The feebleness of such arguments can surely no longer bear the most casual scrutiny. Certainly, they had never been so besieged as in the wake of the Henry outrage. Then, an Irish team which had played with brilliant optimism and purpose was aghast to see their chance of victory and the great prize of a ticket to South Africa taken away, stolen before their eyes... and those of a watching world.

Only the match officials were in the dark about the scale of Henry's cheating as he controlled the ball with his hand before making the decisive cross. How long would it have taken to wipe away that catastrophe? No longer than the uttering of a few words by the fourth official.

Who would have been diminished then? Only the culprit Henry, exposed for an act dismaying, it seemed quickly enough, both to himself as well as the great army of his admirers.

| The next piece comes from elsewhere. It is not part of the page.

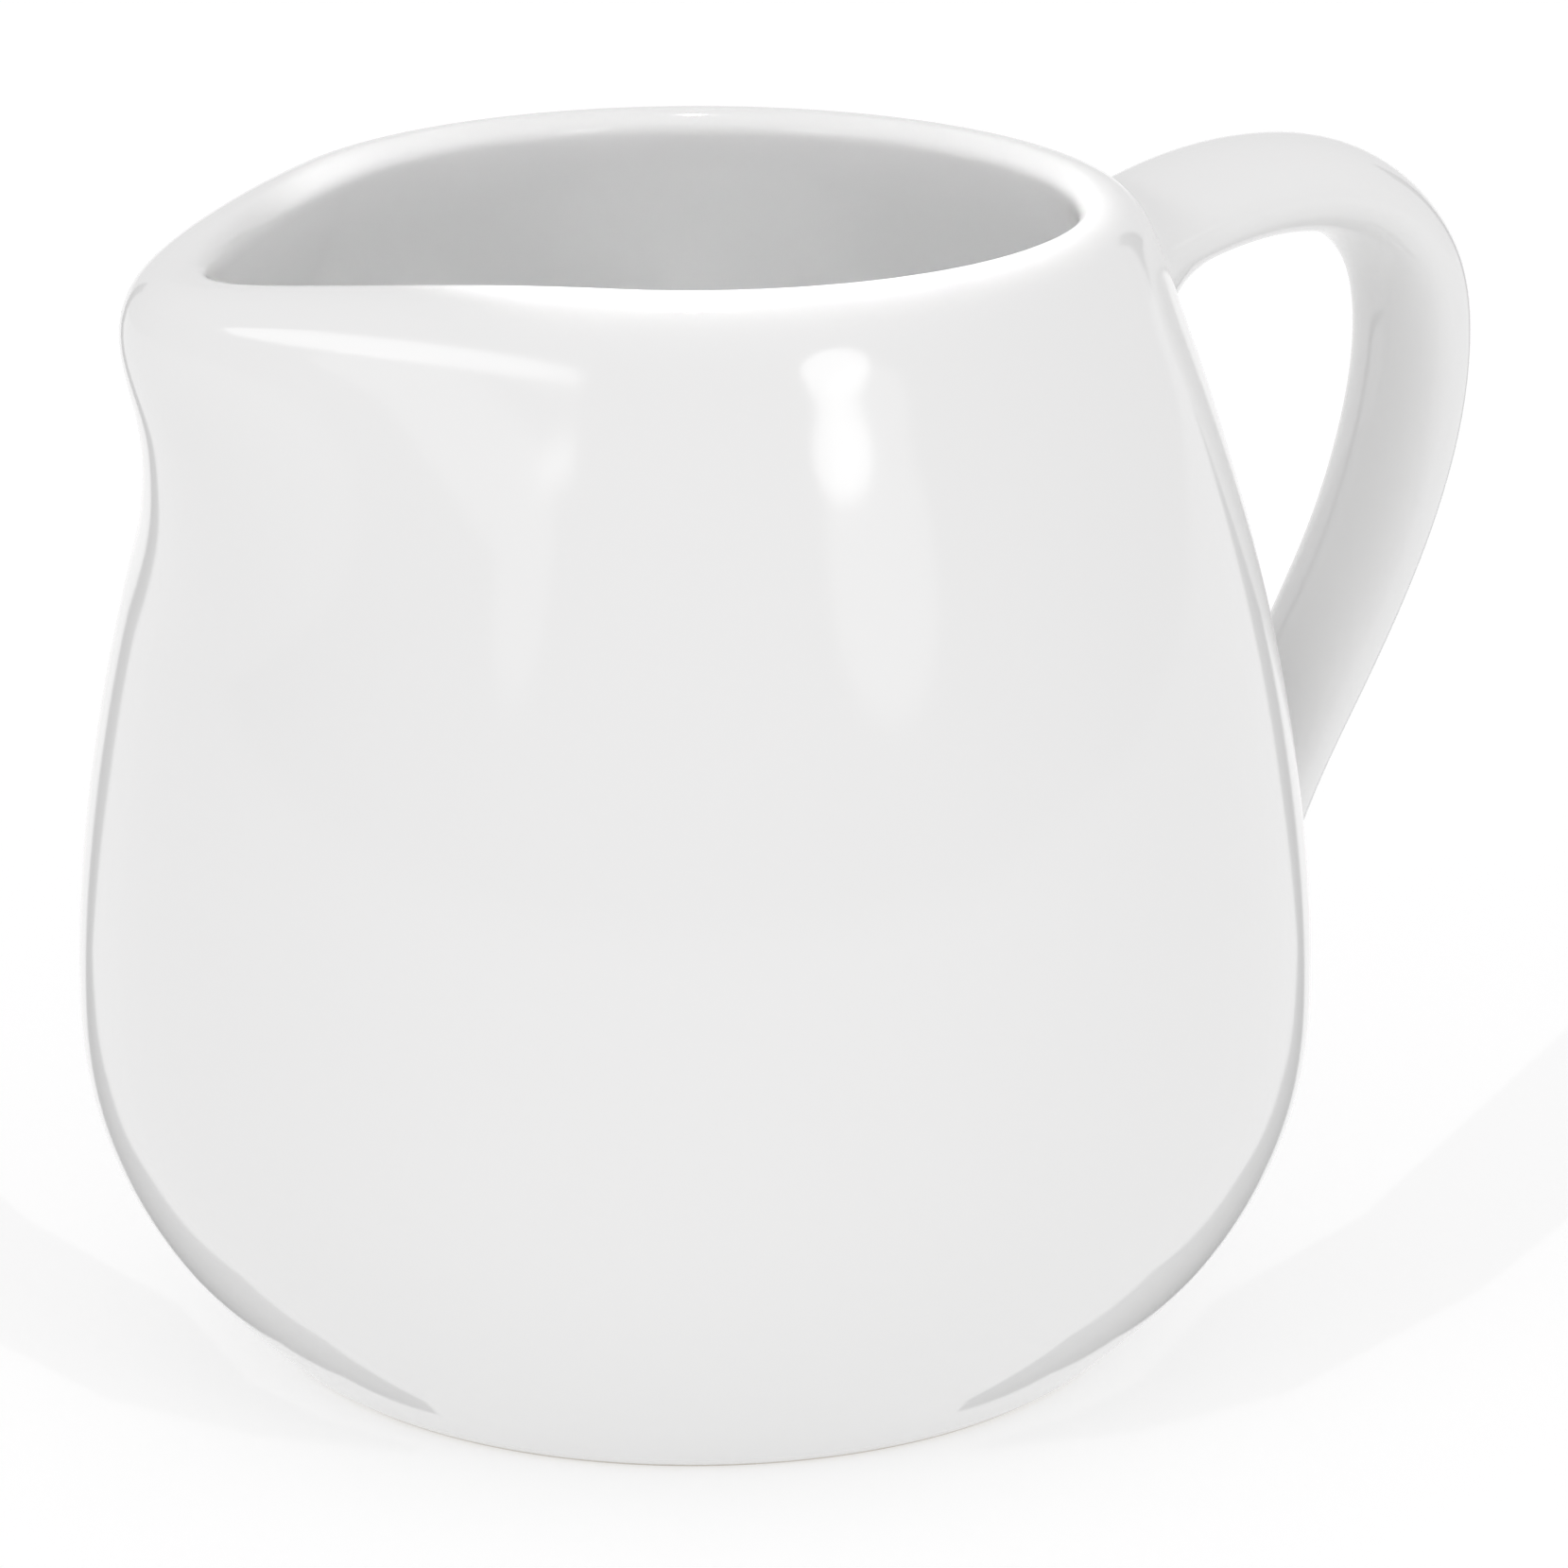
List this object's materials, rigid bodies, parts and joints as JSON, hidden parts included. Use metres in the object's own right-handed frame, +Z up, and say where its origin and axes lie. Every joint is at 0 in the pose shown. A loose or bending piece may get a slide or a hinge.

At Fratton Park a fourth official could easily have rectified the human error – and saved his colleagues from a nightmare that threatens all match officials.

Henry does not appear to be benefiting too much from his successful flouting of the rules. One problem is that he also finds himself a victim of official indecision as the French coach, Raymond Domenech, remains in office despite becoming an object of derision in most quarters of the French game – and not least the dressing room of the national team. Henry was a desolate figure when he walked off the Stade de France pitch with boos in his ears after being replaced last Wednesday during a dismal defeat at the hands of World Cup co-favourites Spain. He also bemoans his fate at Barcelona, where since the handball affair he has been given no more than a few walk-on parts.

He says: "The important thing is not to arrive in South Africa injured. When you don't play regularly you lose everything – speed and form."

Some would say that it might also be a sad case of misplaced integrity. Others just blame it on the ref, as they will continue to do for as long as Fifa sits on its hands.